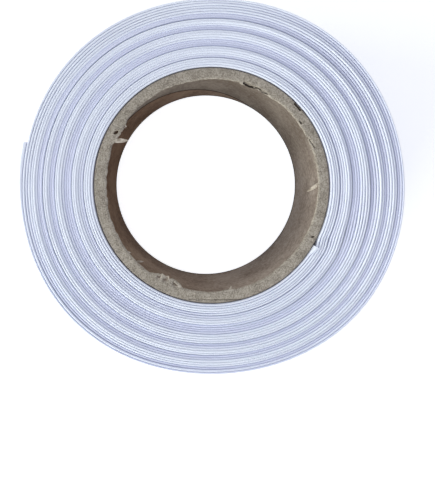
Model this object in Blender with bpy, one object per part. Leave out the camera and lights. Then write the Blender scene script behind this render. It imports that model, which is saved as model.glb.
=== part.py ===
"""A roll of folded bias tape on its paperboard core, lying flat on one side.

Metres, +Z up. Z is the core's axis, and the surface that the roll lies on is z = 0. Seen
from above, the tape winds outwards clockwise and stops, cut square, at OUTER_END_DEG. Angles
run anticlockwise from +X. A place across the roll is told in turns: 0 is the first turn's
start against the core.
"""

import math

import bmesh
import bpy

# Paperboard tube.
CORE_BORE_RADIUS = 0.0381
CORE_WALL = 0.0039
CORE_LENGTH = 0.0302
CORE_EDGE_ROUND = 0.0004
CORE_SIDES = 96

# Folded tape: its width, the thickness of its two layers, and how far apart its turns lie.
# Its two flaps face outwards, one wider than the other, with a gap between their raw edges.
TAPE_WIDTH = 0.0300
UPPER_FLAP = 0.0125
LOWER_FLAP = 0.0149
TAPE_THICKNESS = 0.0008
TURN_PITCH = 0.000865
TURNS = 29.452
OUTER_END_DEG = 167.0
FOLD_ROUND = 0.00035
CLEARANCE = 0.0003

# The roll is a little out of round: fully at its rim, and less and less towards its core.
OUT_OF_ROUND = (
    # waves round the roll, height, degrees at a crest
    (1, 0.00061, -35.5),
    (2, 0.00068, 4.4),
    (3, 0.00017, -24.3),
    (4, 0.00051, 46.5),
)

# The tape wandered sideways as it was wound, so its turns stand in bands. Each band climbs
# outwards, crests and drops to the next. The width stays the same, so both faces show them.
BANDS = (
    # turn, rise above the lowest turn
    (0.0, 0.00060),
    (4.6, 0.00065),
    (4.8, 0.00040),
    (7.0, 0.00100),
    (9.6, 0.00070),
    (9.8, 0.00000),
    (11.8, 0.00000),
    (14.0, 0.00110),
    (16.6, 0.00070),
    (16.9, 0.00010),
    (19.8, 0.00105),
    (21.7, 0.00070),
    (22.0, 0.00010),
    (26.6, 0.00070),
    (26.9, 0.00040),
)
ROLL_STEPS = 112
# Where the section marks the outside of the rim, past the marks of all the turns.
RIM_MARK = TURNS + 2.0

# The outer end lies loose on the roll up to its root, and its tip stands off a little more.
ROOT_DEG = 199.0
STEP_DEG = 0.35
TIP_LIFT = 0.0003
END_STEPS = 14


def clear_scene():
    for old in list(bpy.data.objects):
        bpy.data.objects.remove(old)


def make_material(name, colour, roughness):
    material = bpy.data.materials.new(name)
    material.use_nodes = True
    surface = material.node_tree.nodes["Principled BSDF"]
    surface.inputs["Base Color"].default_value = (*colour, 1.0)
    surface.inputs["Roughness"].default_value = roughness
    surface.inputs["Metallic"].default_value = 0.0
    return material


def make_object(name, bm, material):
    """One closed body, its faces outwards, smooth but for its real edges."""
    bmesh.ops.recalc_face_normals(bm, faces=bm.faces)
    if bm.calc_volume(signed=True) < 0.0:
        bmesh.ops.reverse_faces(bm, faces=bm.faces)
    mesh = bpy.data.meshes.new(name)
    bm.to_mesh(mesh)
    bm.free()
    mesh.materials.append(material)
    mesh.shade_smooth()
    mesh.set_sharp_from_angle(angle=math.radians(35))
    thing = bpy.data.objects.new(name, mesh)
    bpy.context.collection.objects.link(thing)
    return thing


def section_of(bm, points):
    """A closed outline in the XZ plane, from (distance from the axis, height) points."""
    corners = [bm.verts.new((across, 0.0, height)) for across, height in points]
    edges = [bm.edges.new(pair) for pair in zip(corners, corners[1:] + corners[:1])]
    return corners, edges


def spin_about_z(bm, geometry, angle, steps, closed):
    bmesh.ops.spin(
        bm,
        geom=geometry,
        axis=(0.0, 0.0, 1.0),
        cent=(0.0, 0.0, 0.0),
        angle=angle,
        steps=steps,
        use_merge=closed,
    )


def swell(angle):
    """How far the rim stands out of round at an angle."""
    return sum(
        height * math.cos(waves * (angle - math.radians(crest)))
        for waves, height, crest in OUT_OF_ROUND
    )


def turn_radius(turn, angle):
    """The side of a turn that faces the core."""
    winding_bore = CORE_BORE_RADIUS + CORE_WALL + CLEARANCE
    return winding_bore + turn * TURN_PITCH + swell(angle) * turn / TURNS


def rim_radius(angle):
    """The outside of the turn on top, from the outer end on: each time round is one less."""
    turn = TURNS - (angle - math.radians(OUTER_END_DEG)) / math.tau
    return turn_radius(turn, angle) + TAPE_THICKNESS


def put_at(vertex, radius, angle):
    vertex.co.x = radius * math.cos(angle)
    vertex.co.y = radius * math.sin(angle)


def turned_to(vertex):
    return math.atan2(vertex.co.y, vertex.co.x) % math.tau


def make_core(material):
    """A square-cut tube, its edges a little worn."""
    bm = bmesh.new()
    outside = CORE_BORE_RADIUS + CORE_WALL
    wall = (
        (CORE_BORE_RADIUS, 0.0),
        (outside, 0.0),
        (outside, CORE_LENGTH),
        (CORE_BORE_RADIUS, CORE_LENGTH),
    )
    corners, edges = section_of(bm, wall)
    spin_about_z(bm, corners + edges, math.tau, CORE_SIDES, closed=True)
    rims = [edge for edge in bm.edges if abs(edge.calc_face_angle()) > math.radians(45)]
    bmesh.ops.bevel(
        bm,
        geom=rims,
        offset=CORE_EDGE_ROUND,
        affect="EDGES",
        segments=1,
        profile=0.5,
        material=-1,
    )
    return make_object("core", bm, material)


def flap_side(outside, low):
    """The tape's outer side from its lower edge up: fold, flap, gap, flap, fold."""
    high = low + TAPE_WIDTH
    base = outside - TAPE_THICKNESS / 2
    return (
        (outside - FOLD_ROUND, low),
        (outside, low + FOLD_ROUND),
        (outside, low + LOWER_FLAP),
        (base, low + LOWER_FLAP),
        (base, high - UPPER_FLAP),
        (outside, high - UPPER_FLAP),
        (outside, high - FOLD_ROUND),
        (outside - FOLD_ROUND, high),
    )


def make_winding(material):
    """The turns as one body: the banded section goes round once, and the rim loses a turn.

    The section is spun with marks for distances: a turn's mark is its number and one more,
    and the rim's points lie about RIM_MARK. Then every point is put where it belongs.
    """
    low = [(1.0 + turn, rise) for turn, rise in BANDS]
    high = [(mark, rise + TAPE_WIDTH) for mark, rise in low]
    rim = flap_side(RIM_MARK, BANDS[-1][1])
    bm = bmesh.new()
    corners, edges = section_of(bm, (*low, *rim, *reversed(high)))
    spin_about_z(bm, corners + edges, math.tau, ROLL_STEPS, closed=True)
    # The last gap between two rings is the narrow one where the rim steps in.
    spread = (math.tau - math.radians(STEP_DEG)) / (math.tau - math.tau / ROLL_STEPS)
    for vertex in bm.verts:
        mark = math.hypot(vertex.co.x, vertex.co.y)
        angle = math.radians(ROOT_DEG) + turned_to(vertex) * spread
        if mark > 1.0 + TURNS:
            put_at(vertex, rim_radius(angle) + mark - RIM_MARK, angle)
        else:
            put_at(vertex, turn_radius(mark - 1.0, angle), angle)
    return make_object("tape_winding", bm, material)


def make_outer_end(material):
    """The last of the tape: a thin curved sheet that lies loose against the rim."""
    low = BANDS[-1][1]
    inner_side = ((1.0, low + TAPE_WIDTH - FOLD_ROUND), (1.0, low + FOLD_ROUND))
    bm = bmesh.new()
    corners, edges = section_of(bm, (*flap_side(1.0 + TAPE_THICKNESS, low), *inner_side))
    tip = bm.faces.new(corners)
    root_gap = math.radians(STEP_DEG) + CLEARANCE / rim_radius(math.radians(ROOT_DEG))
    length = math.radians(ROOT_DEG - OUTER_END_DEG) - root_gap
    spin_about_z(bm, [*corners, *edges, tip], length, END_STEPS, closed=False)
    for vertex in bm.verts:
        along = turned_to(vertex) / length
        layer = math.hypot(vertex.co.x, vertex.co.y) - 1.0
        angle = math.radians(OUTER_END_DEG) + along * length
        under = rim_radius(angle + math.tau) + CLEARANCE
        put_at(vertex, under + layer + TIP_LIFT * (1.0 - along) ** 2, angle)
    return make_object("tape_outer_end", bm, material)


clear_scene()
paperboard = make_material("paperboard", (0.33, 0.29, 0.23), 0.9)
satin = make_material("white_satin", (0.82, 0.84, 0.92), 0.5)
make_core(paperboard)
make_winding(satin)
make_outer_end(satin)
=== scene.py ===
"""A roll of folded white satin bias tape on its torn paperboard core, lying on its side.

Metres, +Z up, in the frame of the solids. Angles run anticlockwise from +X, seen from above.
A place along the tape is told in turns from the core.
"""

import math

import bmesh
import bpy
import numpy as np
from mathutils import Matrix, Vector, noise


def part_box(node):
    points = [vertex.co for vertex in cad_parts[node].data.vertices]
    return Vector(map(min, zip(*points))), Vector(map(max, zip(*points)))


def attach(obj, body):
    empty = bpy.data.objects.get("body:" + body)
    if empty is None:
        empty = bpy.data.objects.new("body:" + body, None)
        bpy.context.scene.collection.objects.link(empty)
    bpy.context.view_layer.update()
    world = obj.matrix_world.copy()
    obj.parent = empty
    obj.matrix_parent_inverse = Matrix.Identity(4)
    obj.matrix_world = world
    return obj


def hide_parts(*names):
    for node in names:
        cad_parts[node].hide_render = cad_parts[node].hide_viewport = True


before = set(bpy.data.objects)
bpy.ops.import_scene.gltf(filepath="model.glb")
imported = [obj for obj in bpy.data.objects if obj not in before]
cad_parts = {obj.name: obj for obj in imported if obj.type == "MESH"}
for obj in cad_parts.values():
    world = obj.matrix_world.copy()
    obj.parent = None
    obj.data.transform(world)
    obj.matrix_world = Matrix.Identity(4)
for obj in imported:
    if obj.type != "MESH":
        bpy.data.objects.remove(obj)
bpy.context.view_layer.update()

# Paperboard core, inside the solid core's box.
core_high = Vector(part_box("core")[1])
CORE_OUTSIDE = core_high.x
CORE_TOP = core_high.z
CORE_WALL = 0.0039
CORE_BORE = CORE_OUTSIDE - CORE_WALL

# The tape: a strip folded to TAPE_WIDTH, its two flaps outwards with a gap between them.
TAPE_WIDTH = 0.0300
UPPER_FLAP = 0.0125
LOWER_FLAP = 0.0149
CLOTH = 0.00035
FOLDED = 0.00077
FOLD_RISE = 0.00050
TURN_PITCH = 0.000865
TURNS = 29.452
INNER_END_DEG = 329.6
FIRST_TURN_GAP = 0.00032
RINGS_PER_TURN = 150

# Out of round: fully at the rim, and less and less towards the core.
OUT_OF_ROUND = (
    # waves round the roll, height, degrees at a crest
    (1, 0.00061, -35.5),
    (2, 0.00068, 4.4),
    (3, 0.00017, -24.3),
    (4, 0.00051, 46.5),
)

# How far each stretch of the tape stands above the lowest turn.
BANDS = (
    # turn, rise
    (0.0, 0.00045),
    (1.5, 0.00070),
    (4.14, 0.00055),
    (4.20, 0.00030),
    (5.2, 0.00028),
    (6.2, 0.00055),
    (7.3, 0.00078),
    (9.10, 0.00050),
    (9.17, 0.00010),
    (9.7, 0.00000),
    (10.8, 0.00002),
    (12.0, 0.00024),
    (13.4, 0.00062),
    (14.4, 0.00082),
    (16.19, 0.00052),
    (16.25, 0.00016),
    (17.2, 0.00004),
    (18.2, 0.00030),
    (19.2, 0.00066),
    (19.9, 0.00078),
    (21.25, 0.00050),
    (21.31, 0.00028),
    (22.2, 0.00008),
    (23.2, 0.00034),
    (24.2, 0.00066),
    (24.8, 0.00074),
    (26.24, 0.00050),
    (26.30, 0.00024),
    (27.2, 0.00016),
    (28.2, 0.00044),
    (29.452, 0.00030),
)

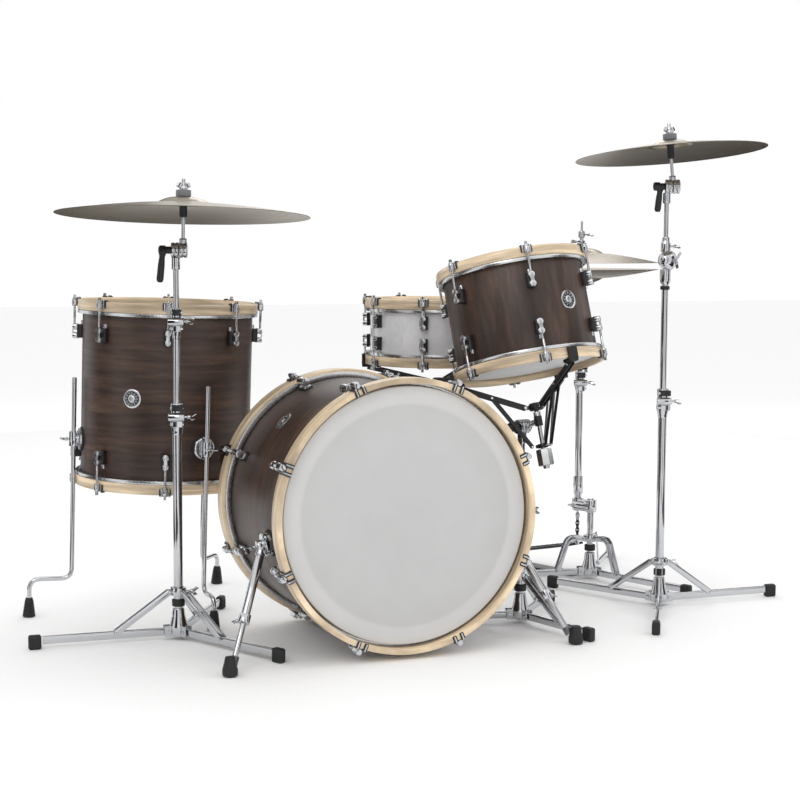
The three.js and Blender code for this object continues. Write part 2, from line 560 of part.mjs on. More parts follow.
- - -
INSTRUCTIONS FOR THE TASK
Reproduce word for word the material above, beginning with the line that contains "0.29, 0.23), 0.9)" and ending with the line that contains "CORE_BORE = CORE_OUTSIDE - CORE_WALL".

SOLUTION
paperboard = make_material("paperboard", (0.33, 0.29, 0.23), 0.9)
satin = make_material("white_satin", (0.82, 0.84, 0.92), 0.5)
make_core(paperboard)
make_winding(satin)
make_outer_end(satin)
=== scene.py ===
"""A roll of folded white satin bias tape on its torn paperboard core, lying on its side.

Metres, +Z up, in the frame of the solids. Angles run anticlockwise from +X, seen from above.
A place along the tape is told in turns from the core.
"""

import math

import bmesh
import bpy
import numpy as np
from mathutils import Matrix, Vector, noise


def part_box(node):
    points = [vertex.co for vertex in cad_parts[node].data.vertices]
    return Vector(map(min, zip(*points))), Vector(map(max, zip(*points)))


def attach(obj, body):
    empty = bpy.data.objects.get("body:" + body)
    if empty is None:
        empty = bpy.data.objects.new("body:" + body, None)
        bpy.context.scene.collection.objects.link(empty)
    bpy.context.view_layer.update()
    world = obj.matrix_world.copy()
    obj.parent = empty
    obj.matrix_parent_inverse = Matrix.Identity(4)
    obj.matrix_world = world
    return obj


def hide_parts(*names):
    for node in names:
        cad_parts[node].hide_render = cad_parts[node].hide_viewport = True


before = set(bpy.data.objects)
bpy.ops.import_scene.gltf(filepath="model.glb")
imported = [obj for obj in bpy.data.objects if obj not in before]
cad_parts = {obj.name: obj for obj in imported if obj.type == "MESH"}
for obj in cad_parts.values():
    world = obj.matrix_world.copy()
    obj.parent = None
    obj.data.transform(world)
    obj.matrix_world = Matrix.Identity(4)
for obj in imported:
    if obj.type != "MESH":
        bpy.data.objects.remove(obj)
bpy.context.view_layer.update()

# Paperboard core, inside the solid core's box.
core_high = Vector(part_box("core")[1])
CORE_OUTSIDE = core_high.x
CORE_TOP = core_high.z
CORE_WALL = 0.0039
CORE_BORE = CORE_OUTSIDE - CORE_WALL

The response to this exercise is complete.